As the tide rose, he ran to the front window. Another scream. Cars were floating, cats were swimming and water was shooting up through the asphalt with enough pressure to send manhole covers into the air. "It was like being inside a river," remembers Anglero, a maintenance man who lives on the 400 block of West Thompson Street. "I thought maybe the house was going to come down."

That Aug. 1 flood, and one that followed on Sept. 28, covered nearly eight blocks running north from Girard Avenue to Master Street and east from Sixth Street to Germantown Avenue. In all, tens of thousands of gallons of sewer water and human waste flowed into the homes of Anglero and the other working-class residents who live in this neighborhood that locals call Old Kensington. Residents say a faulty sewer line running beneath Thompson caused the sewage floods and although they've requested help from both the Water Department and City Councilman Darrell Clarke, they say the problem hasn't been corrected. With spring rains fast approaching, residents fear they'll soon be up to their waists in water.
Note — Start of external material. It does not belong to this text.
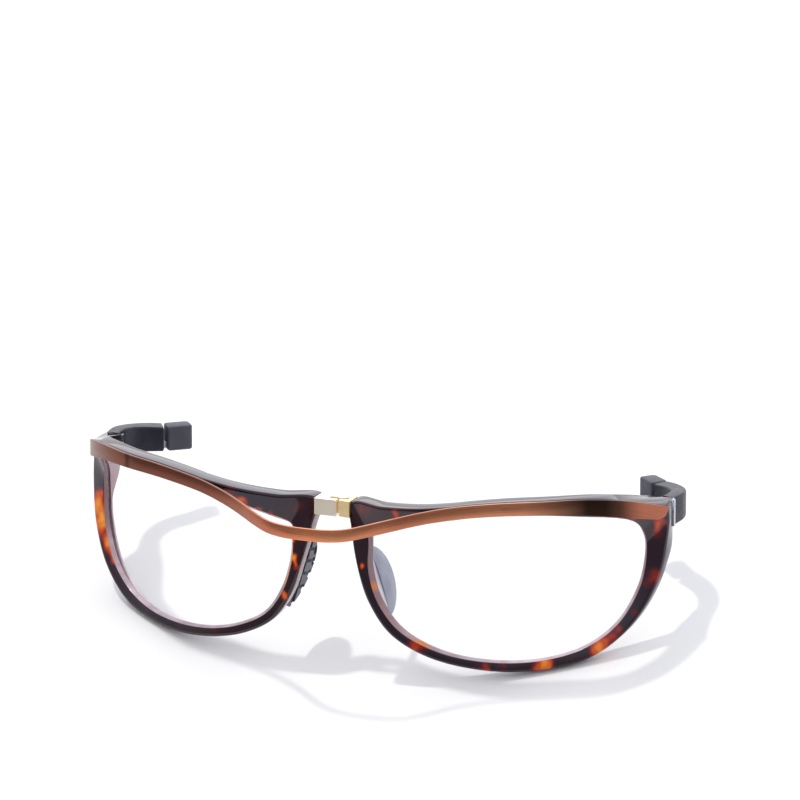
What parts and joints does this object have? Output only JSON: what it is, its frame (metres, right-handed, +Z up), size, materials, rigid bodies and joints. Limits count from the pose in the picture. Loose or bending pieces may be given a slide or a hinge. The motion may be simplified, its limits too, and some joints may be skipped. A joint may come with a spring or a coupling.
{
  "type": "spectacles with a spring front bar",
  "caption": "Spectacle frame with lenses in separate rims joined by a bridge hinge, a leaf-spring bar across the front, and short curled temples with swivelling tip pads.",
  "frame": {"origin": "bottom centre of the bounding box, on the surface that the frame stands on", "axes": "+X to the right as seen from the front, +Y back towards the ears, +Z up. The frame leans back about 21 degrees on its lower rims, so its own upright axis is tilted that much about X."},
  "size_m": [0.1436, 0.0652, 0.0444],
  "materials": {
    "rim_acetate": "polished tortoiseshell acetate",
    "lens": "clear polished",
    "copper_bar": "copper-coloured, brushed along its length",
    "bridge_metal": "polished pale gold",
    "steel": "satin",
    "hinge_metal": "bright satin",
    "temple_plastic": "satin charcoal",
    "tip_rubber": "satin charcoal",
    "nose_rubber": "soft matt grey-blue",
    "clip_plastic": "translucent pale"
  },
  "bodies": {
    "left_half": {"rim_left": "rim_acetate", "lens_left": "lens", "front_bar": "copper_bar", "bar_stud_left": "steel", "bridge_block_left": "bridge_metal", "bridge_pin": "bridge_metal", "nose_pad_left": "nose_rubber", "nose_pad_clip_left": "clip_plastic", "hinge_plate_left": "hinge_metal", "hinge_pin_left": "steel"},
    "right_half": {"rim_right": "rim_acetate", "lens_right": "lens", "bar_stud_right": "steel", "bridge_block_right": "bridge_metal", "nose_pad_right": "nose_rubber", "nose_pad_clip_right": "clip_plastic", "hinge_plate_right": "hinge_metal", "hinge_pin_right": "steel"},
    "temple_arm_left": {"temple_core_left": "steel", "temple_left": "temple_plastic"},
    "temple_arm_right": {"temple_core_right": "steel", "temple_right": "temple_plastic"},
    "tip_left": {"tip_pad_left": "tip_rubber", "tip_pin_left": "steel"},
    "tip_right": {"tip_pad_right": "tip_rubber", "tip_pin_right": "steel"}
  },
  "joints": [
    {"name": "bridge_flex", "type": "hinge", "parent": "left_half", "child": "right_half", "pos_m": [0.00125, -0.0124, 0.03628], "axis": [0, -0.3518, -0.9361], "range_deg": [-2, 6], "stiffness_Nm_per_rad": 0.3, "deforming": ["front_bar"]},
    {"name": "temple_fold_right", "type": "hinge", "parent": "right_half", "child": "temple_arm_right", "pos_m": [0.0682, 0.0153, 0.02416], "axis": [0, 0.3518, 0.9361], "range_deg": [0, 85]},
    {"name": "temple_fold_left", "type": "hinge", "parent": "left_half", "child": "temple_arm_left", "pos_m": [-0.0682, 0.0153, 0.02416], "axis": [0, -0.3518, -0.9361], "range_deg": [0, 85]},
    {"name": "tip_swivel_right", "type": "hinge", "parent": "temple_arm_right", "child": "tip_right", "pos_m": [0.06085, 0.02699, 0.01709], "axis": [0, 0.3518, 0.9361], "range_deg": [-10, 10]},
    {"name": "tip_swivel_left", "type": "hinge", "parent": "temple_arm_left", "child": "tip_left", "pos_m": [-0.06085, 0.02699, 0.01709], "axis": [0, -0.3518, -0.9361], "range_deg": [-10, 10]}
  ]
}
"Maybe," says Anglero, "we should all buy boats."

Shortly after the first floods, residents e-mailed, faxed and called the Water Department and Clarke, requesting that the sewer line be inspected and, if necessary, replaced. Water Department officials finally responded with a letter on Feb. 1 that read, "Our ability to conduct these inspections in a timely fashion has been greatly impacted by the number of vacancies in our service units and the day-to-day work requests that require immediate attention." Ten days later, they notified residents that an inspection had been carried out and the sewers were found to be in "good condition." The flooding, says department spokeswoman Laura Copeland, resulted from last summer's unusually heavy rains.

"There was just a lot of rain in a short period of time and it overwhelmed the sewers," she says, adding that the Water Department is drawing up plans to better manage flooding caused by storm weather. They encourage residents to call the Water Department's hotline — 215-685-6300 — to report any future flooding.
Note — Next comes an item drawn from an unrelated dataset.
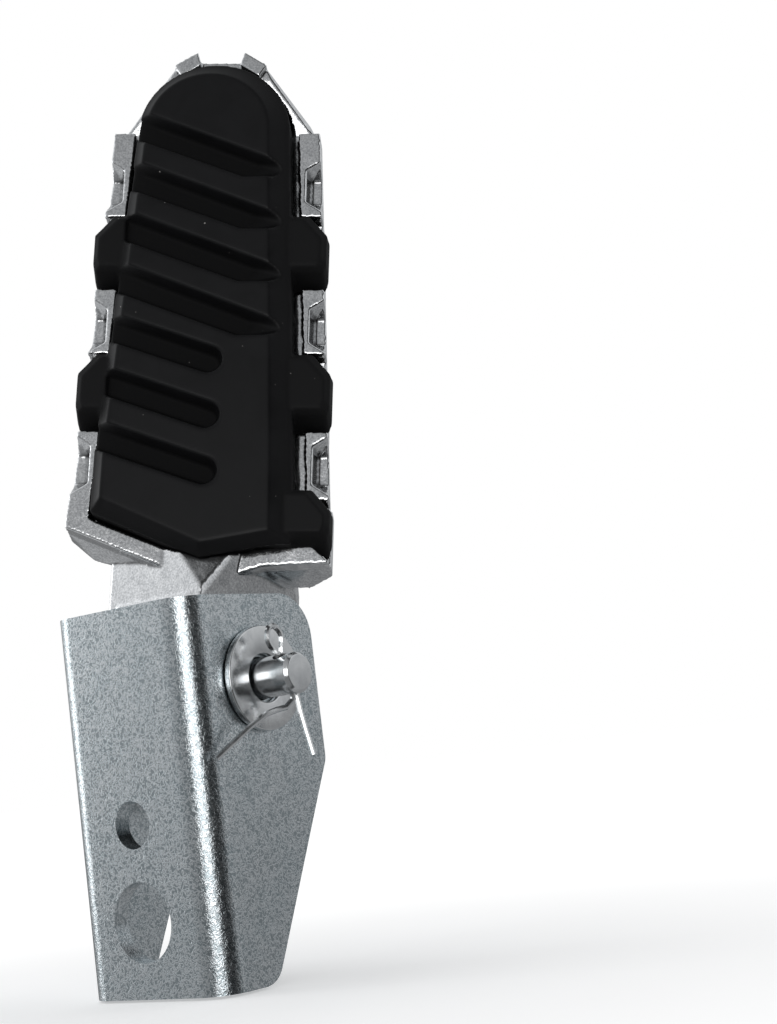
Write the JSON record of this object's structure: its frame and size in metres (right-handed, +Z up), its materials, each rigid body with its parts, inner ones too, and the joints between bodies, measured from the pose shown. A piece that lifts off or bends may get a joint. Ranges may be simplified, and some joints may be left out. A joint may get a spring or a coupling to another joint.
{
  "type": "folding foot peg",
  "caption": "Folding motorcycle foot peg: a cast toothed platform with a black rubber tread, hinged by a clevis pin in a plated U bracket.",
  "frame": {"origin": "on the bracket web's outer face, midway between its two bolt holes", "axes": "-Y out of the face that lies on the motorcycle frame, +Z up the bracket towards the folded peg's tip, X along the hinge pin with the split pin at +X"},
  "size_m": [0.052, 0.0599, 0.1965],
  "materials": {
    "zinc_plated_steel": "zinc plated sheet with a fine grain",
    "bright_plated_steel": "smooth bright plating",
    "plated_casting": "bright plated casting with a slightly grainy skin",
    "black_rubber": "satin moulded rubber"
  },
  "bodies": {
    "bracket": {"mount_bracket": "zinc_plated_steel"},
    "peg": {"peg_body": "plated_casting", "side_plate_left": "zinc_plated_steel", "side_plate_right": "zinc_plated_steel", "pivot_sleeve": "bright_plated_steel", "rubber_pad": "black_rubber", "pad_backing_plate": "zinc_plated_steel", "pad_insert_lower": "bright_plated_steel", "pad_insert_upper": "bright_plated_steel", "screw_washer_lower": "bright_plated_steel", "screw_washer_upper": "bright_plated_steel", "pad_screw_lower": "bright_plated_steel", "pad_screw_upper": "bright_plated_steel"},
    "hinge_pin": {"pivot_pin": "bright_plated_steel", "split_pin": "bright_plated_steel"},
    "washer": {"pin_washer": "bright_plated_steel"}
  },
  "joints": [
    {"name": "peg_fold", "type": "hinge", "parent": "bracket", "child": "peg", "pos_m": [0.0008, 0.0191, 0.0344], "axis": [-1, 0, 0], "range_deg": [-12, 66]},
    {"name": "pin_spin", "type": "hinge", "parent": "bracket", "child": "hinge_pin", "pos_m": [0.0008, 0.0191, 0.0344], "axis": [1, 0, 0], "continuous": true},
    {"name": "washer_spin", "type": "hinge", "parent": "bracket", "child": "washer", "pos_m": [0.0008, 0.0191, 0.0344], "axis": [1, 0, 0], "continuous": true}
  ]
}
The response did little to alleviate residents concerns, particularly considering what they'd already been through. It cost Anglero more than $6,000 to replace a heater, boiler, washing machine, tools and other personal items. Michael Myers lost all his DJ equipment, records and a personal computer. Annie Moss spent nearly $6,000 cleaning and refurbishing her father's home. Worse, her father, a diabetic, still has the sores he developed while shoveling the mucky residue of human waste out of his cellar.

"We had 4 feet of water in our streets. How can [the line] be in good working condition?" asks Moss, vice president of Old Kensington Neighborhood Association, a once-dormant civic group that has been revitalized to tackle the flooding issue. "All that letter tells me is that they are not going to do anything further to fix the problem."

At its monthly meetings, the group strategizes on ways to raise the funds needed for an independent sewer inspection. They're also circulating surveys through the neighborhood to gauge the full scope of flood damage. It is not the first time that the sewer line, which is roughly 12 feet in diameter, had caused flooding; in 1991, residents on the nearby 1300 block of Orianna Street successfully sued the city-contracted construction firm that maintained the sewer line for damages caused by basement flooding.

Located just north of Northern Liberties, Old Kensington properties have begun to skyrocket in value in recent years as the neighborhood experiences its first wave of gentrification. (The city itself is selling a lot on the block for $45,000.)

"This is an upcoming neighborhood, a great place to live," says Judy Myers, who suffered $10,000 damage to a home she purchased for $95,000. "The city's just got to take care of this sewer. Every time it rains really hard you get sick to your stomach with worry."